While walking around the grounds of the Quirino Grandstand in Manila one afternoon back in 1994, I chanced upon a small commemorative marker that was located near the water, specifically in that part of Manila Bay where there's a small pier situated between the said grandstand and the Manila Hotel.
The marker commemorated the landing of the China Clipper seaplane on the waters of Manila Bay on November 29, 1935. The landing marked the conclusion of the first trans-Pacific flight that began in the City of Alameda near San Francisco, California on November 22, 1935. This flight marked the beginning of regular airmail service between the United States and the Philippines. It was not a non-stop flight for along the way to Manila, the plane made stops at Honolulu, Midway, Wake Island and Guam. (Source: www.flyingclippers.com)
Prior to my "discovery" of that marker, I absolutely had no idea that the Philippines had figured in the making of aviation history. That moment was the first time I heard of such a thing and the marker certainly piqued my interest in the event. I later went to a library and did some research just to satisfy my curiosity about it.
That was pretty much it for years until early this afternoon when, to my very pleasant surprise, I chanced upon a newsreel that reported on this particular event back in 1935 while going through YouTube's video archives. The following newsreel produced by Fox Movietone News reported on the successful landing of the China Clipper at Manila Bay.
Although video and sound clarity on the newsreel leaves much to be desired, we could see that a large crowd and quite a number of government dignitaries led by Philippine Commonwealth President Manual Luis Quezon (1878-1944) were on hand to welcome and congratulate the plane's crew.
We could also see an aerial view of what is the current site of the Quirino Grandstand (then known as the Luneta Grandstand) and the Luneta Park itself prior to the plane's water landing.

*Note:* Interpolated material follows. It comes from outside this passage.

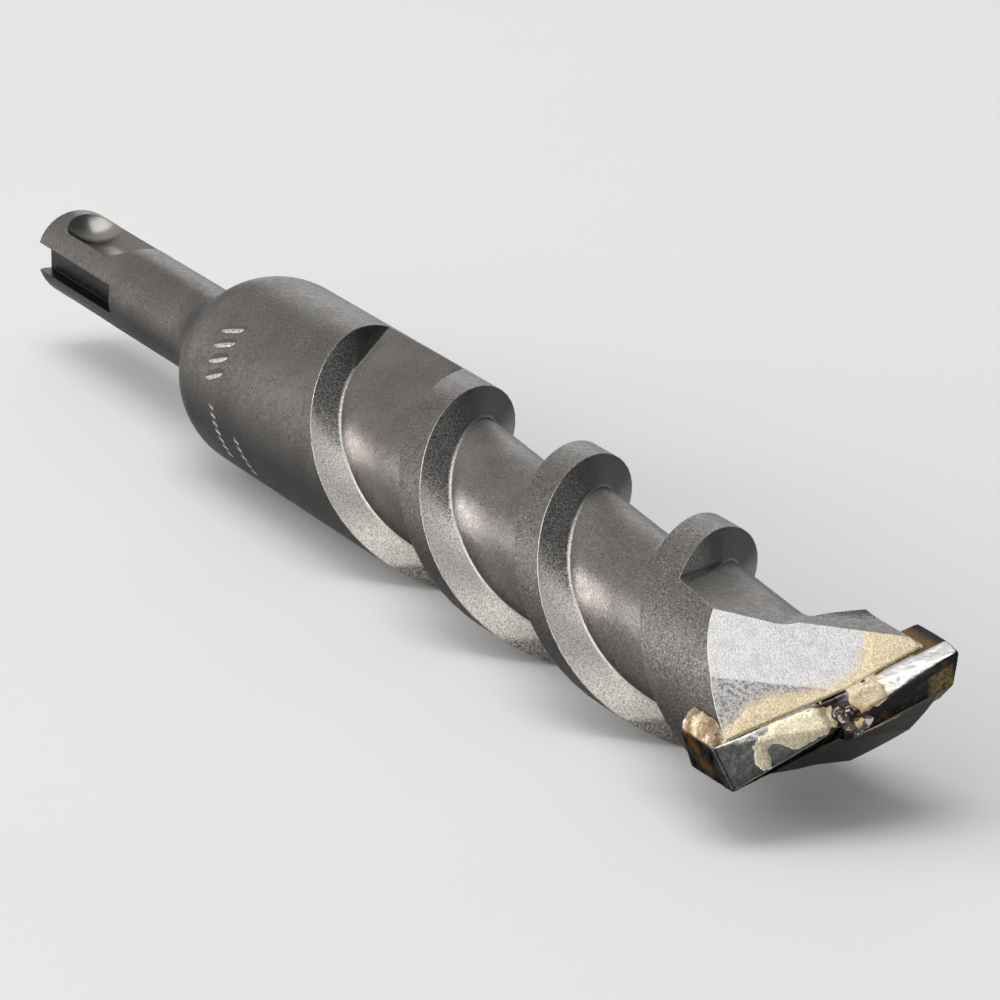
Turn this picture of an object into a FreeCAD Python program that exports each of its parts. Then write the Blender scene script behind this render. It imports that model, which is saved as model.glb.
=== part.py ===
import FreeCAD, Part
import os
from math import asin, cos, pi, radians, sin, sqrt

# Hammer drill bit with a slotted ten millimetre shank, two helical flutes and a
# carbide plate brazed across its head. Sizes in millimetres. The bit lies along X:
# the striking end of the shank is at x = 0, the tip points to +X, and +Z is up.

V = FreeCAD.Vector
AXIS = V(1, 0, 0)
ORIGIN = V(0, 0, 0)

# Shank
SHANK_R = 5.0
SHANK_CHAMFER = 0.6
SLOT_LENGTH = 25.0          # open drive slots, one on each side (+Y and -Y)
SLOT_WIDTH = 3.2
SLOT_FLOOR = 3.15           # distance of the slot floor from the axis
SLOT_CORNER_R = 0.7
GROOVE_START = 3.0          # closed ball grooves, above and below
GROOVE_END = 22.8
GROOVE_BALL_R = 5.0
GROOVE_DEPTH = 2.5

# Shoulder, body and tip
BODY_R = 10.63              # collar and lands
CONE_START = 49.3
CONE_END = 63.4
CONE_START_BLEND = 22.0
CONE_END_BLEND = 12.0
TIP_X = 210.62              # where the relief faces of the plate meet the axis
CUT_MARGIN = 2.0            # cutters reach this far past what they cut
BLANK_END = TIP_X + CUT_MARGIN

# Flutes: two, half a turn apart, right-handed, placed by their ends at the head
FLUTE_LEAD = 60.53
FLUTE_START_X = 93.46       # the full depth runs from here
FLUTE_END_SETBACK = 31.29   # to this far behind the tip
FLUTE_END_ANGLE = 172.7     # roll of the front edge there about X, from +Z
FLUTE_WIDTH = 24.6          # along the axis; what is left of half a lead is land
WALL_RUN = 1.4              # steep wall that faces the tip
WALL_FOOT_R = 7.6
FLOOR_LOW_R = 6.6
FLOOR_LOW_RUN = 18.0
WALL_FILLET = 0.5
RUN_OUT = 14.0              # straight run of the cut past both ends of the helix
RUN_OUT_OVERLAP = 0.3
FLUTE_LENGTH = TIP_X - FLUTE_END_SETBACK - FLUTE_START_X
FLUTE_ROLL = 360 * FLUTE_LENGTH / FLUTE_LEAD
FLUTE_START_ANGLE = FLUTE_END_ANGLE - FLUTE_ROLL

# Flats on both sides of the head
FLAT_ROLL = -7.3
FLAT_DISTANCE = 6.9
FLAT_SETBACK = 12.12        # the flat has its full depth from here to the tip
FLAT_ENTRY_R = 9.0          # radius of the cutter that made it

# Carbide plate: v runs along the plate, n across it
PLATE_ROLL = 17.3           # the plate is turned this much about X from Y
PLATE_OVERHANG = 1.37       # at each end, past the lands
PLATE_LENGTH = 2 * (BODY_R + PLATE_OVERHANG)
PLATE_THICKNESS = 4.0
PLATE_DEPTH = 10.02         # from its seat to the tip
BRIDGE_HALF = 0.3           # half width of the chisel bridge at the centre
PLATE_SEAT_X = TIP_X - PLATE_DEPTH

# Braze: a film between plate and slot, and a bead in each corner of plate and body
BRAZE_GAP = 0.12
BEAD_OUT = 1.15
BEAD_UP = 1.4
BEAD_ROOT = 0.8
BEAD_LENGTH = 8.0

# Head planes x = at + v * along + n * across; each has a copy turned half a turn
UPPER_FACET_LEAD = 1.13     # where each plane meets the axis, ahead of the tip
LOWER_FACET_LEAD = -0.26
RAKE_LEAD = -0.02
FACET_UPPER = (TIP_X + UPPER_FACET_LEAD, -0.198, -1.65)
FACET_LOWER = (TIP_X + LOWER_FACET_LEAD, 0.017, -1.15)
PLATE_RELIEF = (TIP_X, 0.143, -0.58)
PLATE_RAKE = (TIP_X + RAKE_LEAD, 0.121, -1.169)
HEAD_REACH = 2 * BODY_R      # past every side of the head


def rolled(shape, angle):
    """Copy of a shape rolled about the axis of the bit."""
    copy = shape.copy()
    copy.rotate(ORIGIN, AXIS, angle)
    return copy


def both_ways(shape):
    """A shape and its copy half a turn round."""
    return [shape, rolled(shape, 180)]


def box(x, y, z):
    """Box between pairs of x, y and z."""
    return Part.makeBox(x[1] - x[0], y[1] - y[0], z[1] - z[0], V(x[0], y[0], z[0]))


def turned_blank():
    """Shank, shoulder and full cylinder of the body, as turned."""
    outline = [
        (0, 0), (0, SHANK_R - SHANK_CHAMFER), (SHANK_CHAMFER, SHANK_R),
        (CONE_START, SHANK_R), (CONE_END, BODY_R), (BLANK_END, BODY_R), (BLANK_END, 0),
    ]
    wire = Part.makePolygon([V(x, 0, r) for x, r in outline + outline[:1]])
    blank = Part.Face(wire).revolve(ORIGIN, AXIS, 360)
    for x, radius, blend in ((CONE_START, SHANK_R, CONE_START_BLEND), (CONE_END, BODY_R, CONE_END_BLEND)):
        blank = blank.makeFillet(blend, [circle_at(blank, x, radius)])
    return blank


def circle_at(shape, x, radius):
    """The circular edge of a turned shape at one station."""
    for edge in shape.Edges:
        if isinstance(edge.Curve, Part.Circle) and abs(edge.Curve.Center.x - x) < 0.01:
            if abs(edge.Curve.Radius - radius) < 0.01:
                return edge
    raise ValueError("no circle at x = %s" % x)


def drive_slots():
    """The two open slots that turn the bit, with rounded inner corners."""
    half = SLOT_WIDTH / 2
    slot = box((-CUT_MARGIN, SLOT_LENGTH), (-SHANK_R - CUT_MARGIN, -SLOT_FLOOR), (-half, half))
    corners = [e for e in slot.Edges if e.BoundBox.XMin > 0 and e.BoundBox.YLength > CUT_MARGIN]
    slot = slot.makeFillet(SLOT_CORNER_R, corners)
    return both_ways(slot)


def ball_grooves():
    """The two closed grooves in which the locking balls run."""
    height = SHANK_R - GROOVE_DEPTH + GROOVE_BALL_R
    reach = sqrt(GROOVE_BALL_R ** 2 - (height - SHANK_R) ** 2)
    first = V(GROOVE_START + reach, 0, height)
    last = V(GROOVE_END - reach, 0, height)
    groove = Part.makeCylinder(GROOVE_BALL_R, (last - first).Length, first, AXIS)
    for centre in (first, last):
        groove = groove.fuse(Part.makeSphere(GROOVE_BALL_R, centre))
    return both_ways(groove)


def flute_profile():
    """Closed section of the flute cut in the plane of the axis, front edge at x = 0."""
    top = BODY_R + CUT_MARGIN
    slope = WALL_RUN / (BODY_R - WALL_FOOT_R)
    rise = BODY_R - FLOOR_LOW_R
    run = FLUTE_WIDTH - FLOOR_LOW_RUN
    radius = (run ** 2 + rise ** 2) / (2 * rise)
    centre = V(FLOOR_LOW_RUN, 0, FLOOR_LOW_R + radius)
    end_angle = asin(run / radius)
    past = V(cos(end_angle), 0, sin(end_angle)) * (CUT_MARGIN / sin(end_angle))

    def on_arc(angle):
        return centre + V(sin(angle), 0, -cos(angle)) * radius

    foot = V(WALL_RUN, 0, WALL_FOOT_R)
    low = on_arc(0)
    back = on_arc(end_angle)
    wall = V(-slope, 0, 1).normalize()
    floor = (low - foot).normalize()
    half = (1 + wall.dot(floor)) / 2
    setback = WALL_FILLET * sqrt(half / (1 - half))
    wall_end = foot + wall * setback
    floor_start = foot + floor * setback
    inward = (wall + floor).normalize()
    middle = foot + inward * (WALL_FILLET / sqrt(1 - half) - WALL_FILLET)
    crest = V(-slope * CUT_MARGIN, 0, top)
    return Part.Wire([
        Part.makeLine(crest, wall_end),
        Part.Arc(wall_end, middle, floor_start).toShape(),
        Part.makeLine(floor_start, low),
        Part.Arc(low, on_arc(end_angle / 2), back).toShape(),
        Part.makeLine(back, back + past),
        Part.makeLine(back + past, crest),
    ])


def flute_section(roll):
    """The flute profile carried along the helix by a roll counted from its start."""
    section = flute_profile()
    section.translate(V(FLUTE_START_X + FLUTE_LEAD * roll / 360, 0, 0))
    section.rotate(ORIGIN, AXIS, FLUTE_START_ANGLE + roll)
    return section


def helical_cut():
    """The flute profile swept along its helix."""
    helix = Part.makeHelix(FLUTE_LEAD, FLUTE_LEAD * FLUTE_ROLL / 360, BODY_R)
    helix.rotate(ORIGIN, V(0, 1, 0), 90)
    helix.rotate(ORIGIN, AXIS, 180)
    helix.translate(V(FLUTE_START_X, 0, 0))
    helix.rotate(ORIGIN, AXIS, FLUTE_START_ANGLE)
    sweep = Part.BRepOffsetAPI.MakePipeShell(Part.Wire(helix.Edges))
    sweep.setFrenetMode(True)
    sweep.add(flute_section(0))
    sweep.build()
    sweep.makeSolid()
    return sweep.shape()


def run_out(roll, sense):
    """The cut leaving the body along the tangent of the helix."""
    angle = radians(FLUTE_START_ANGLE + roll)
    along = V(FLUTE_LEAD / (2 * pi), -BODY_R * cos(angle), -BODY_R * sin(angle)) * (sense / BODY_R)
    section = Part.Face(flute_section(roll))
    section.translate(along * -RUN_OUT_OVERLAP)
    return section.extrude(along * (RUN_OUT + RUN_OUT_OVERLAP))


def flute_cuts():
    """Both flutes, each a helical cut with a straight run-out at its two ends."""
    pieces = [helical_cut(), run_out(0, -1), run_out(FLUTE_ROLL, 1)]
    return pieces + [rolled(piece, 180) for piece in pieces]


def head_flats():
    """The flat on each side of the head, where the flutes open to the tip."""
    reach = BODY_R + CUT_MARGIN
    end = BLANK_END + CUT_MARGIN
    rise = asin(1 - (reach - FLAT_DISTANCE) / FLAT_ENTRY_R)
    middle = (rise + pi / 2) / 2

    centre = V(TIP_X - FLAT_SETBACK, -reach, FLAT_DISTANCE + FLAT_ENTRY_R)

    def entry(angle):
        return centre - V(cos(angle), 0, sin(angle)) * FLAT_ENTRY_R

    start, top = entry(pi / 2), entry(rise)
    corners = [V(end, -reach, FLAT_DISTANCE), V(end, -reach, reach)]
    outline = Part.Wire([
        Part.Arc(top, entry(middle), start).toShape(),
        Part.makeLine(start, corners[0]),
        Part.makeLine(corners[0], corners[1]),
        Part.makeLine(corners[1], top),
    ])
    flat = Part.Face(outline).extrude(V(0, 2 * reach, 0))
    return both_ways(rolled(flat, FLAT_ROLL))


def beyond(plane, v_start=-HEAD_REACH, n_start=-HEAD_REACH):
    """Everything in front of a slanted head plane, from one v and one n outward."""
    at, along, across = plane
    ring = [
        (v_start, n_start), (HEAD_REACH, n_start), (HEAD_REACH, HEAD_REACH), (v_start, HEAD_REACH),
    ]
    points = [V(at + along * v + across * n, v, n) for v, n in ring]
    front = Part.Face(Part.makePolygon(points + points[:1])).extrude(AXIS * (4 * HEAD_REACH))
    return rolled(front, PLATE_ROLL)


def plate_box(grow=0.0):
    """The plate's block, or the slot around it when grown."""
    half_t = PLATE_THICKNESS / 2 + grow
    half_l = PLATE_LENGTH / 2
    block = box((PLATE_SEAT_X - grow, BLANK_END), (-half_l, half_l), (-half_t, half_t))
    return rolled(block, PLATE_ROLL)


def head_stock():
    """The steel before its slot is sawn: blank, shank cuts, flutes, flats and facets."""
    cuts = drive_slots() + ball_grooves() + flute_cuts() + head_flats()
    cuts += both_ways(beyond(FACET_UPPER)) + both_ways(beyond(FACET_LOWER))
    stock = turned_blank()
    for cut in cuts:
        stock = stock.cut(cut)
    return stock


def carbide_plate():
    """The plate with its relief faces and the two rake faces that meet on the ridge."""
    plate = plate_box()
    cuts = both_ways(beyond(PLATE_RELIEF))
    cuts += both_ways(beyond(PLATE_RAKE, v_start=BRIDGE_HALF, n_start=0))
    for cut in cuts:
        plate = plate.cut(cut)
    return plate


def braze_bead(v_side, n_side):
    """Triangular bead of braze where one edge of the plate stands out of the body."""
    face_n = PLATE_THICKNESS / 2
    edge_v = sqrt(BODY_R ** 2 - face_n ** 2)
    root = face_n - BRAZE_GAP
    triangle = [
        (edge_v - BEAD_ROOT, root), (edge_v + BEAD_OUT, root), (edge_v - BEAD_ROOT, face_n + BEAD_UP),
    ]
    points = [V(PLATE_SEAT_X, v * v_side, n * n_side) for v, n in triangle]
    bead = Part.Face(Part.makePolygon(points + points[:1])).extrude(AXIS * BEAD_LENGTH)
    return rolled(bead, PLATE_ROLL)


def braze_joint(stock):
    """Braze metal round the seat of the plate, with a bead in each outer corner."""
    film = stock.common(plate_box(BRAZE_GAP))
    for v_side in (1, -1):
        for n_side in (1, -1):
            film = film.fuse(braze_bead(v_side, n_side).cut(stock))
    for facet in (FACET_LOWER, FACET_UPPER):
        for front in both_ways(beyond(facet)):
            film = film.cut(front)
    return film.cut(plate_box())


def export(shape, name):
    """Write one node as STEP."""
    shape.removeSplitter().exportStep("parts/%s.step" % name)


os.makedirs("parts", exist_ok=True)
STOCK = head_stock()
PLATE = carbide_plate()
BRAZE = braze_joint(STOCK)
export(STOCK.cut(plate_box(BRAZE_GAP)), "steel_body")
export(PLATE, "carbide_plate")
export(BRAZE, "braze_joint")
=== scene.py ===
"""Looks of a hammer drill bit: blasted steel, carbide plate, braze, studio light and camera."""

from math import copysign, cos, exp, pi, radians, sin, sqrt, tau

import bmesh
import bpy
from mathutils import Matrix, Vector, noise
from mathutils.bvhtree import BVHTree


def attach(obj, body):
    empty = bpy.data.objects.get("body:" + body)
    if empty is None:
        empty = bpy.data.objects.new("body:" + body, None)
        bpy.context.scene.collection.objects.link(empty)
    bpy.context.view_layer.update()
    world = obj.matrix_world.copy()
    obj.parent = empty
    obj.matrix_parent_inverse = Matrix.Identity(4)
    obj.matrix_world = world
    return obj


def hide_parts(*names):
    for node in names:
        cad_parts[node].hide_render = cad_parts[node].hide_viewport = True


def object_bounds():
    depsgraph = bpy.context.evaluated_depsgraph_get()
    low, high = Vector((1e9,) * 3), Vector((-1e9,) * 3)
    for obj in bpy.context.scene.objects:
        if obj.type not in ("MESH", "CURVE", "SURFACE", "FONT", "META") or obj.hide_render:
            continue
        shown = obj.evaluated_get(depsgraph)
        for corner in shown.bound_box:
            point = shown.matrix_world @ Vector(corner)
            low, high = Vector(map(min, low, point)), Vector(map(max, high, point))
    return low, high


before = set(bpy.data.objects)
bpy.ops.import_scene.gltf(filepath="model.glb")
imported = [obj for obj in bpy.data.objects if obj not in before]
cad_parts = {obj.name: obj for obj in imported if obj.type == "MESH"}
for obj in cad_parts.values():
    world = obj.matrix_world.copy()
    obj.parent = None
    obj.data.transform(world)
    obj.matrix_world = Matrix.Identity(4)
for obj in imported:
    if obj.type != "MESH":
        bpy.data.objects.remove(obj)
CAD_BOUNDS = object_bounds()
MM = 0.001
MARGIN = 0.000005           # metres that a changed mesh stays inside the box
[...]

What could be historically significant about this newsreel is that the viewer gets to hear President Manuel L. Quezon's voice maybe for the first time through a brief congratulatory speech he gave to the crew of the China Clipper led by Captain Edwin Musick, Pan American Airways' ("Pan Am") Chief Pilot at the time. For his part, we could see that Capt. Musick handed to President Quezon a letter from US President Franklin Delano Roosevelt.
We can also see standing right next to President Quezon a little boy smartly dressed in what appears to be a Naval Officer's uniform. It is probably safe to assume that the boy was President Quezon's son, Manuel L. Quezon, Jr. (1926-1998) who was nine years old at the time.
But trans-Pacific flights in those days were still in their infancy and often carried a lot of risks. Thus, it is to be sadly noted that a little over two years after this achievement, the China Clipper's pilot, Captain Edwin Musick, perished in an onboard plane explosion in January 1938 off the Pago-Pago (American Samoa) islands in the Pacific. His body was never found.
Another member of Capt. Musick's crew on this flight was Frederick J. ("Fred") Noonan, who served as the flight's Navigation Officer. He was one of the crew members who stood around President Quezon in the newsreel and based on this photo of him, I think he was the tall crew member (Mr. Noonan was said to be six feet tall) who stood second from the right of that particular footage.
At the time, Mr. Noonan was recognized as one of American aviation's best flight navigators and was a regular crew member on trans-Pacific flights. As a result, he had also spent a good deal of time in Manila from 1935 to 1937. Sadly, he will forever be remembered in aviation history as the flight navigator who was with the celebrated aviator Amelia Earhart when her plane, a Lockheed Electra, was lost in the waters of the South Pacific in 1937. To this day, no trace of them or their place has ever been found.
It's been 14 years since I last saw the marker that commemorated this flight. Given the passage of time and the changes that have taken place in its vicinity, I am no longer sure if that marker is still there. I certainly hope that that humble marker still sits on that spot so that it could continue to serve as a reminder that decades ago, our country was part of record-setting aviation history.